Tratando de ir a Chiquibamba, Pisco pasa por caminos sobrecogedores sobre gargantas tan profundas que solo se pueden salvar con mulas que deben pasar de una en una. En una de aquellas vías, Gabar olvida una práctica obligatoria en aquellas rutas: tocar el cuerno de toro que anuncia su paso por el camino y evitar así el cruce con otro caminante. En medio del abismo más profundo de los Andes peruanos, Manuel “Pisco” Gabar se encuentra cara a cara con la muerte –y más precisamente con la cara de una mula y de su dueño, nuevamente el extraño José María– y tendrá que elegir entre el oro o la vida, una versión parecida a la que enfrenta a comunidades desde Conga hasta Tía María. El final en este caso es “feliz”: se sacrifica la mula del sacerdote, quien solo pide a Gabar que vuelva tras sus pasos y regrese a Huanca del Niño para cargar las andas en la procesión del pueblo. A regañadientes, Gabar regresa para cumplir aquella manda religiosa. Solo entonces Pisco, tras una epifanía coincidente con la borrachera en que termina la celebración de las fiestas del Niño, decide hablarle directamente a la imagen sagrada cuyos ojos de verdes esmeraldas, convencen a Gabar de abrazar una fe que vale oro.

Las botellas y los hombres

Geoffrey Household nació con el siglo XX en Bristol. Fue abogado, espía y representante de la United Fruit, entre otras empresas transnacionales. Aquella posición lo llevó a recorrer el mundo, incluido un paso por Sudamérica, donde encontró una bebida que lo salvó del aburrimiento y del soroche: el pisco. De allí que dedique, en un lejano 1936, el apodo al protagonista de su cuento “La salvación de Pisco Gabar”, que tributa algo a Thornton Wilder y quizás otro poco a su propia experiencia como comerciante. En cualquier caso, la suerte de aquel relato publicado en “The Atlantic Monthly” debió animarlo a convertirse también en escritor. Su primer volumen de cuentos, editado en Estados Unidos en 1938, lleva el mismo nombre de aquel afortunado relato peruano; apenas al año siguiente Household publicó “Rogue Male”, que relata la historia de un cazador que decide usar su puntería para acabar con el canalla mayor, Adolf Hitler, en su fortaleza bávara de Berghof.

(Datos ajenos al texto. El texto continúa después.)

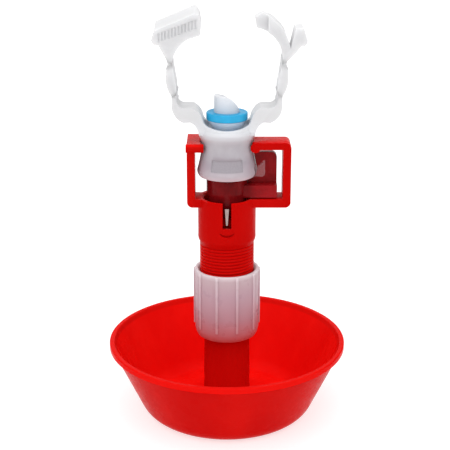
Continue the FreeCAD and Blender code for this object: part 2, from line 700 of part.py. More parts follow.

No es esta la primera aparición del pisco en la literatura. Casi un siglo antes, Herman Melville la menciona en el cuento “La isla de Norfolk y la viuda chola” del libro “Las Encantadas”, atribuyéndole consecuencias nefastas a su consumo aunque también la capacidad de hacer algo bueno: envalentonar a un tripulante para lanzarse al mar y salvar a la chola viuda que se ahogaba y que termina contando sus (des/a)venturas. Apelando a la historia, queda claro que el pisco aparece ya en crónicas antes de que el Perú fuera república pues su fama es global y secular. No es este el lugar para resaltar las particularidades de la espirituosa nacional pero sí pretexto para comentar brevemente la importancia de la bebida para la escritura.

La lista de escritores que se pasaron la vida alcoholizados o pegados a una botella va desde Poe, Capote, Lowry o Scott Fitzgerald hasta Rimbaud y Dostoievski, pasando por Li Po y nuestro crédito local Alfredo Bryce. En algunos casos más es la leyenda que la realidad, pues salvo escasas excepciones los escritores que beben demasiado no producen obras notables. O mejor dicho, es casi seguro que un escritor no sacará lo mejor de sí cuando está beodo. Más allá de la famosa cita del buen Hemingway (“escribe borracho, edita sobrio”), una borrachera no asegura el genio; mucho menos lo hace una resaca.